§ Data lines
START

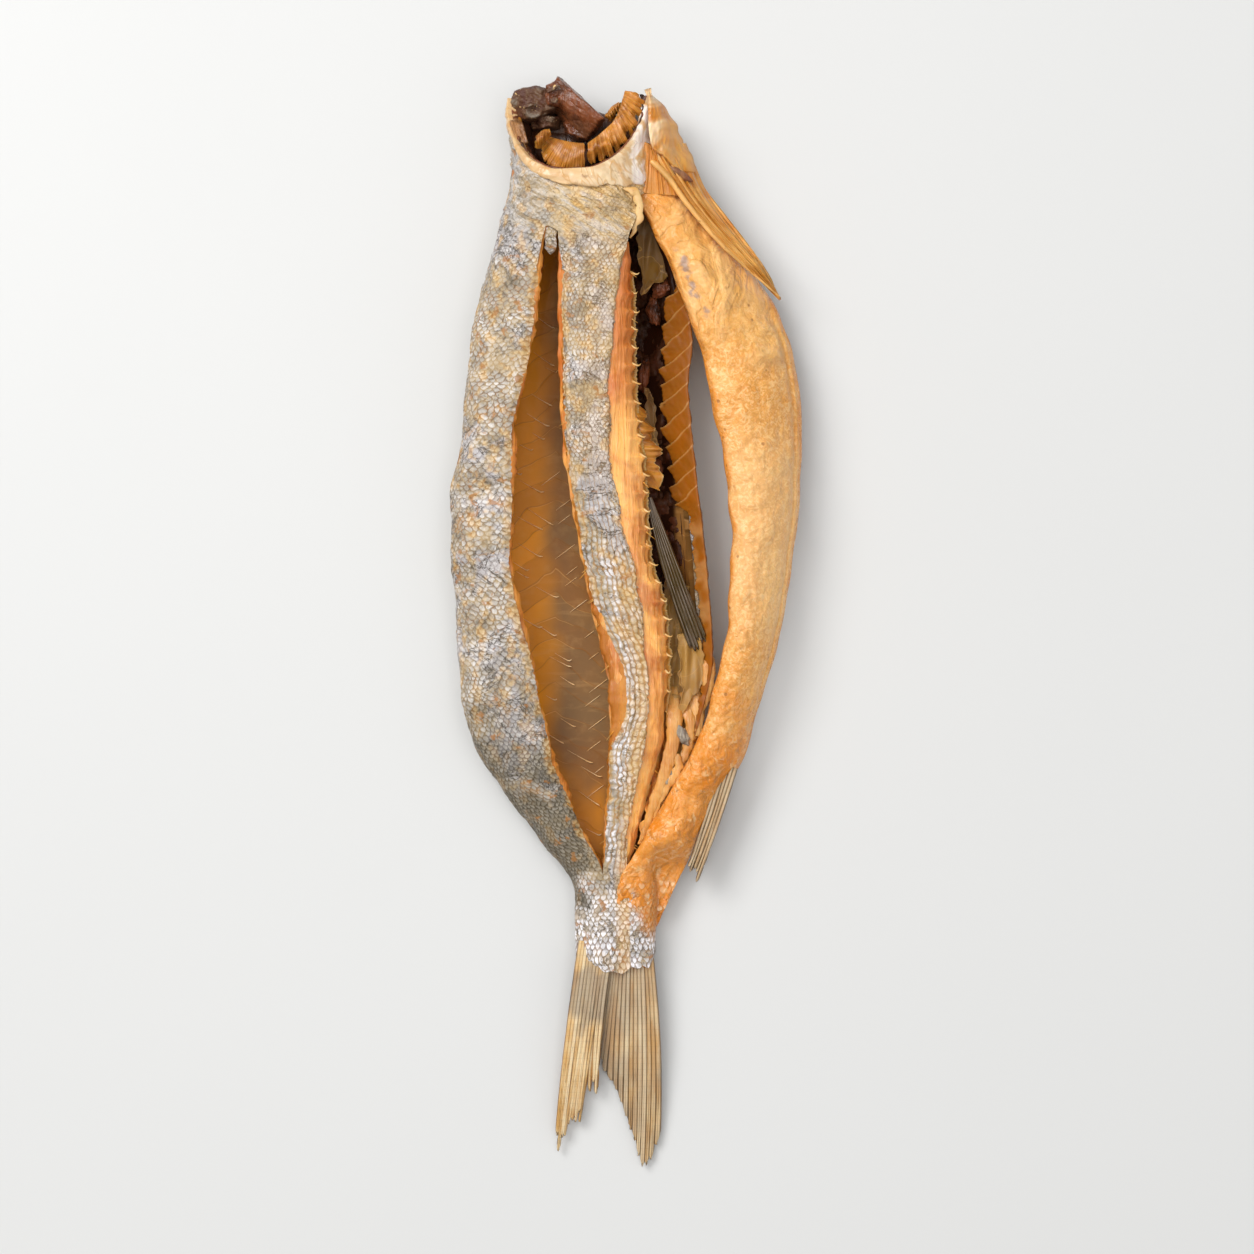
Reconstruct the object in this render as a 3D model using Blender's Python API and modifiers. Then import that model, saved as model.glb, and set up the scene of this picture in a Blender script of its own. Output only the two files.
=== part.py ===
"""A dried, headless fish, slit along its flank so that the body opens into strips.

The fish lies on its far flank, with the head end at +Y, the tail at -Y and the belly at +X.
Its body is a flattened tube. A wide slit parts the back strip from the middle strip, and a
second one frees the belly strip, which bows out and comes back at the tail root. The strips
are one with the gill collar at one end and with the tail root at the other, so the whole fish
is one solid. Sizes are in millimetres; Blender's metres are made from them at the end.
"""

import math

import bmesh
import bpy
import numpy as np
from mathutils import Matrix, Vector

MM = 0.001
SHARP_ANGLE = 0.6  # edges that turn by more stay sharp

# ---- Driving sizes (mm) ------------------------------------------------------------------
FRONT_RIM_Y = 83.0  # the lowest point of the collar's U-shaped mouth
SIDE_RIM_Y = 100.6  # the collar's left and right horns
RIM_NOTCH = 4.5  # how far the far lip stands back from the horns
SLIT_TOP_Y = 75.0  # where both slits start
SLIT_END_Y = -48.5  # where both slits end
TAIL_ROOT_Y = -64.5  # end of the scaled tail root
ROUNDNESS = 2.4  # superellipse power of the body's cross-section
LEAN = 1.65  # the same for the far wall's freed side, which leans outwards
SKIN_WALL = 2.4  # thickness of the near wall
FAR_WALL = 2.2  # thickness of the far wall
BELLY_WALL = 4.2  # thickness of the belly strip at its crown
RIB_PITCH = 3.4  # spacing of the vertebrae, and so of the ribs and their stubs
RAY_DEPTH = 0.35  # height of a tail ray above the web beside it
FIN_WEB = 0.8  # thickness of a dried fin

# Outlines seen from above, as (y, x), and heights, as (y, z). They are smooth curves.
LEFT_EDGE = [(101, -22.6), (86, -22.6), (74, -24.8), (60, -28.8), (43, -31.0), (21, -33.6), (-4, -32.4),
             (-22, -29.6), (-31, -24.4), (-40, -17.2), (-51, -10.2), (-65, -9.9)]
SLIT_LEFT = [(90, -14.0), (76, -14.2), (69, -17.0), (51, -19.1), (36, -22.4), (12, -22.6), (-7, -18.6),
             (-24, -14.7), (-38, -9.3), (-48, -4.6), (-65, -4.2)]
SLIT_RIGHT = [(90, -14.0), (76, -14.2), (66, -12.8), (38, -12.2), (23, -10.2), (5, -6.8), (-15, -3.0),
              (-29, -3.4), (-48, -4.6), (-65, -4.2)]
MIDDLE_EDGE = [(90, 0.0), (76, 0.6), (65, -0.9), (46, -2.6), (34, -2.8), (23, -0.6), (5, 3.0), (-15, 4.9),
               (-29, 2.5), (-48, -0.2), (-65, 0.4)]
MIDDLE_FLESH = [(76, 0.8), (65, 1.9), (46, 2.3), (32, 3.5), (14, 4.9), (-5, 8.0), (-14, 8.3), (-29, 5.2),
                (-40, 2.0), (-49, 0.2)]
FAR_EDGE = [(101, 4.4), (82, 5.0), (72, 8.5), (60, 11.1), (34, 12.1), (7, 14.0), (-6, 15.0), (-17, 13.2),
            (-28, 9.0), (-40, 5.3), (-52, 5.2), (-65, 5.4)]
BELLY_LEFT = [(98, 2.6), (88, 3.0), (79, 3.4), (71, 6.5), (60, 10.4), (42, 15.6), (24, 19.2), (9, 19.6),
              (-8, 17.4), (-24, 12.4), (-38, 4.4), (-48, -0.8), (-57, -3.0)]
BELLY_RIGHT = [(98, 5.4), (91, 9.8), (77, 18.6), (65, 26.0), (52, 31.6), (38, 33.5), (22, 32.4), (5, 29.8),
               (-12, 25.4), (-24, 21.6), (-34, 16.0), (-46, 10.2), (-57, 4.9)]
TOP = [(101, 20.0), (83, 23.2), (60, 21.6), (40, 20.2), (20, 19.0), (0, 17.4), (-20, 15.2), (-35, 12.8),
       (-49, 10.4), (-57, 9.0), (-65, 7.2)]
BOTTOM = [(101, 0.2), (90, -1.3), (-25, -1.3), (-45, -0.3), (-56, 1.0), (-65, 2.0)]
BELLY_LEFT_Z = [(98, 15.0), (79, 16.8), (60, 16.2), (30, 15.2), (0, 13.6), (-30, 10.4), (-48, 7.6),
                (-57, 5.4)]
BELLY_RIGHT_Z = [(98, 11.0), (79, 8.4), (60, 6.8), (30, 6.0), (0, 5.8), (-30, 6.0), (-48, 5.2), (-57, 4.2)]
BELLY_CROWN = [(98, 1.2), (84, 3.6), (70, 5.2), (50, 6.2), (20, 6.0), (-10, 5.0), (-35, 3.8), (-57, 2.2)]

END

§ Work instructions
Reproduce the listing in full. Keep it exactly as written.

§ Full solution
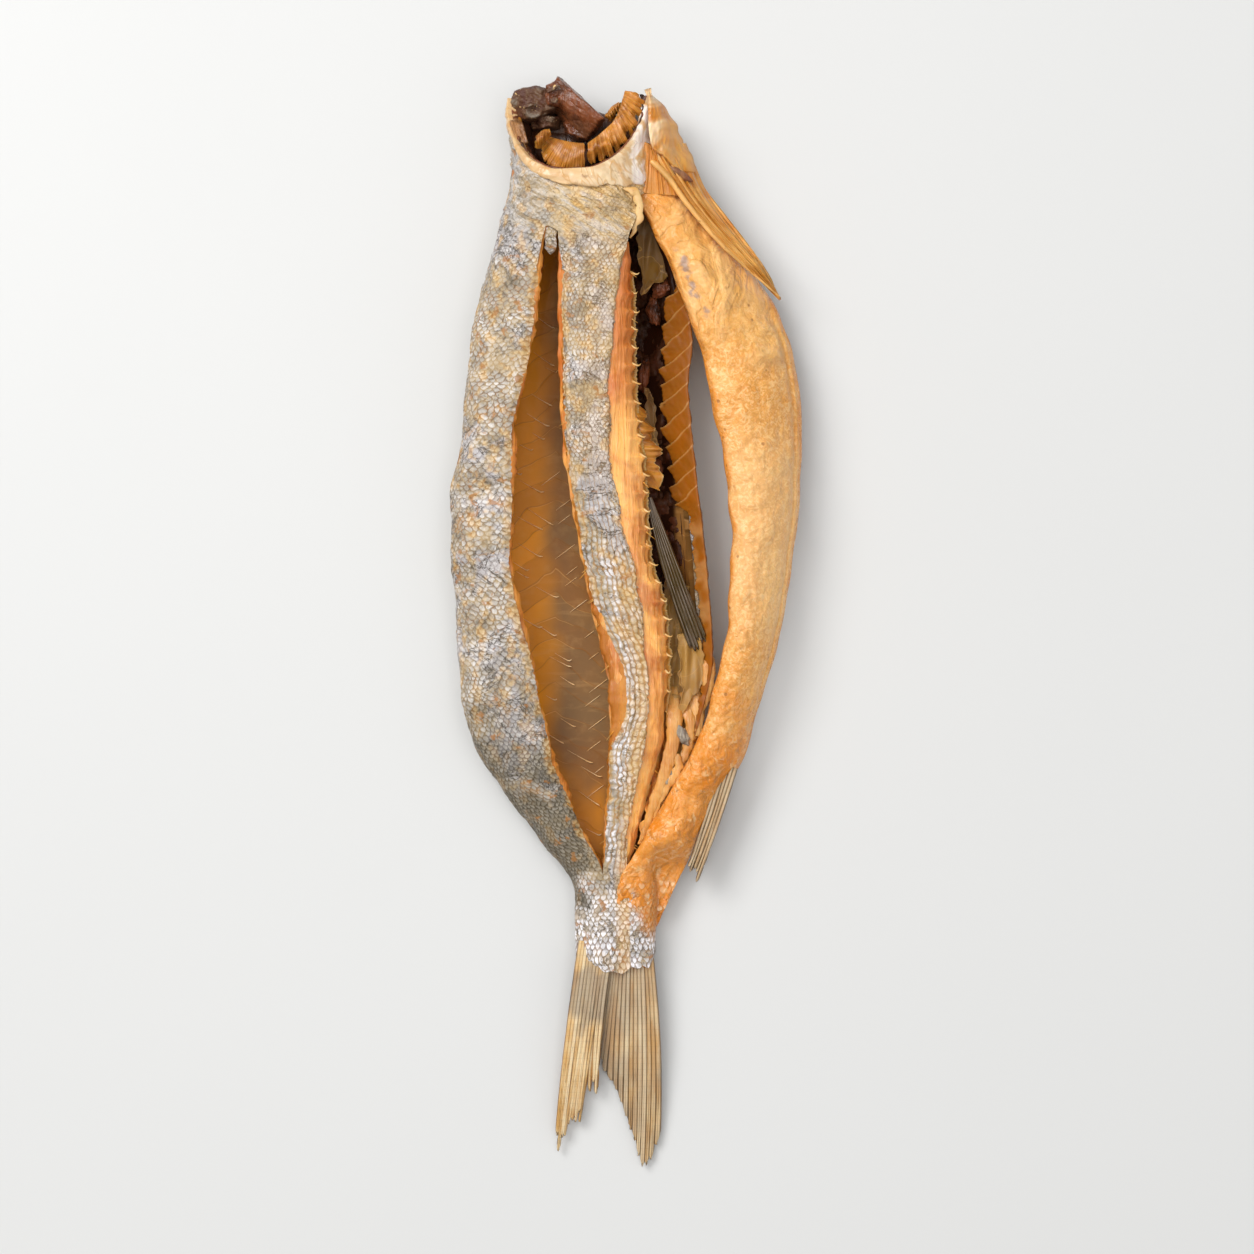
Reconstruct the object in this render as a 3D model using Blender's Python API and modifiers. Then import that model, saved as model.glb, and set up the scene of this picture in a Blender script of its own. Output only the two files.
=== part.py ===
"""A dried, headless fish, slit along its flank so that the body opens into strips.

The fish lies on its far flank, with the head end at +Y, the tail at -Y and the belly at +X.
Its body is a flattened tube. A wide slit parts the back strip from the middle strip, and a
second one frees the belly strip, which bows out and comes back at the tail root. The strips
are one with the gill collar at one end and with the tail root at the other, so the whole fish
is one solid. Sizes are in millimetres; Blender's metres are made from them at the end.
"""

import math

import bmesh
import bpy
import numpy as np
from mathutils import Matrix, Vector

MM = 0.001
SHARP_ANGLE = 0.6  # edges that turn by more stay sharp

# ---- Driving sizes (mm) ------------------------------------------------------------------
FRONT_RIM_Y = 83.0  # the lowest point of the collar's U-shaped mouth
SIDE_RIM_Y = 100.6  # the collar's left and right horns
RIM_NOTCH = 4.5  # how far the far lip stands back from the horns
SLIT_TOP_Y = 75.0  # where both slits start
SLIT_END_Y = -48.5  # where both slits end
TAIL_ROOT_Y = -64.5  # end of the scaled tail root
ROUNDNESS = 2.4  # superellipse power of the body's cross-section
LEAN = 1.65  # the same for the far wall's freed side, which leans outwards
SKIN_WALL = 2.4  # thickness of the near wall
FAR_WALL = 2.2  # thickness of the far wall
BELLY_WALL = 4.2  # thickness of the belly strip at its crown
RIB_PITCH = 3.4  # spacing of the vertebrae, and so of the ribs and their stubs
RAY_DEPTH = 0.35  # height of a tail ray above the web beside it
FIN_WEB = 0.8  # thickness of a dried fin

# Outlines seen from above, as (y, x), and heights, as (y, z). They are smooth curves.
LEFT_EDGE = [(101, -22.6), (86, -22.6), (74, -24.8), (60, -28.8), (43, -31.0), (21, -33.6), (-4, -32.4),
             (-22, -29.6), (-31, -24.4), (-40, -17.2), (-51, -10.2), (-65, -9.9)]
SLIT_LEFT = [(90, -14.0), (76, -14.2), (69, -17.0), (51, -19.1), (36, -22.4), (12, -22.6), (-7, -18.6),
             (-24, -14.7), (-38, -9.3), (-48, -4.6), (-65, -4.2)]
SLIT_RIGHT = [(90, -14.0), (76, -14.2), (66, -12.8), (38, -12.2), (23, -10.2), (5, -6.8), (-15, -3.0),
              (-29, -3.4), (-48, -4.6), (-65, -4.2)]
MIDDLE_EDGE = [(90, 0.0), (76, 0.6), (65, -0.9), (46, -2.6), (34, -2.8), (23, -0.6), (5, 3.0), (-15, 4.9),
               (-29, 2.5), (-48, -0.2), (-65, 0.4)]
MIDDLE_FLESH = [(76, 0.8), (65, 1.9), (46, 2.3), (32, 3.5), (14, 4.9), (-5, 8.0), (-14, 8.3), (-29, 5.2),
                (-40, 2.0), (-49, 0.2)]
FAR_EDGE = [(101, 4.4), (82, 5.0), (72, 8.5), (60, 11.1), (34, 12.1), (7, 14.0), (-6, 15.0), (-17, 13.2),
            (-28, 9.0), (-40, 5.3), (-52, 5.2), (-65, 5.4)]
BELLY_LEFT = [(98, 2.6), (88, 3.0), (79, 3.4), (71, 6.5), (60, 10.4), (42, 15.6), (24, 19.2), (9, 19.6),
              (-8, 17.4), (-24, 12.4), (-38, 4.4), (-48, -0.8), (-57, -3.0)]
BELLY_RIGHT = [(98, 5.4), (91, 9.8), (77, 18.6), (65, 26.0), (52, 31.6), (38, 33.5), (22, 32.4), (5, 29.8),
               (-12, 25.4), (-24, 21.6), (-34, 16.0), (-46, 10.2), (-57, 4.9)]
TOP = [(101, 20.0), (83, 23.2), (60, 21.6), (40, 20.2), (20, 19.0), (0, 17.4), (-20, 15.2), (-35, 12.8),
       (-49, 10.4), (-57, 9.0), (-65, 7.2)]
BOTTOM = [(101, 0.2), (90, -1.3), (-25, -1.3), (-45, -0.3), (-56, 1.0), (-65, 2.0)]
BELLY_LEFT_Z = [(98, 15.0), (79, 16.8), (60, 16.2), (30, 15.2), (0, 13.6), (-30, 10.4), (-48, 7.6),
                (-57, 5.4)]
BELLY_RIGHT_Z = [(98, 11.0), (79, 8.4), (60, 6.8), (30, 6.0), (0, 5.8), (-30, 6.0), (-48, 5.2), (-57, 4.2)]
BELLY_CROWN = [(98, 1.2), (84, 3.6), (70, 5.2), (50, 6.2), (20, 6.0), (-10, 5.0), (-35, 3.8), (-57, 2.2)]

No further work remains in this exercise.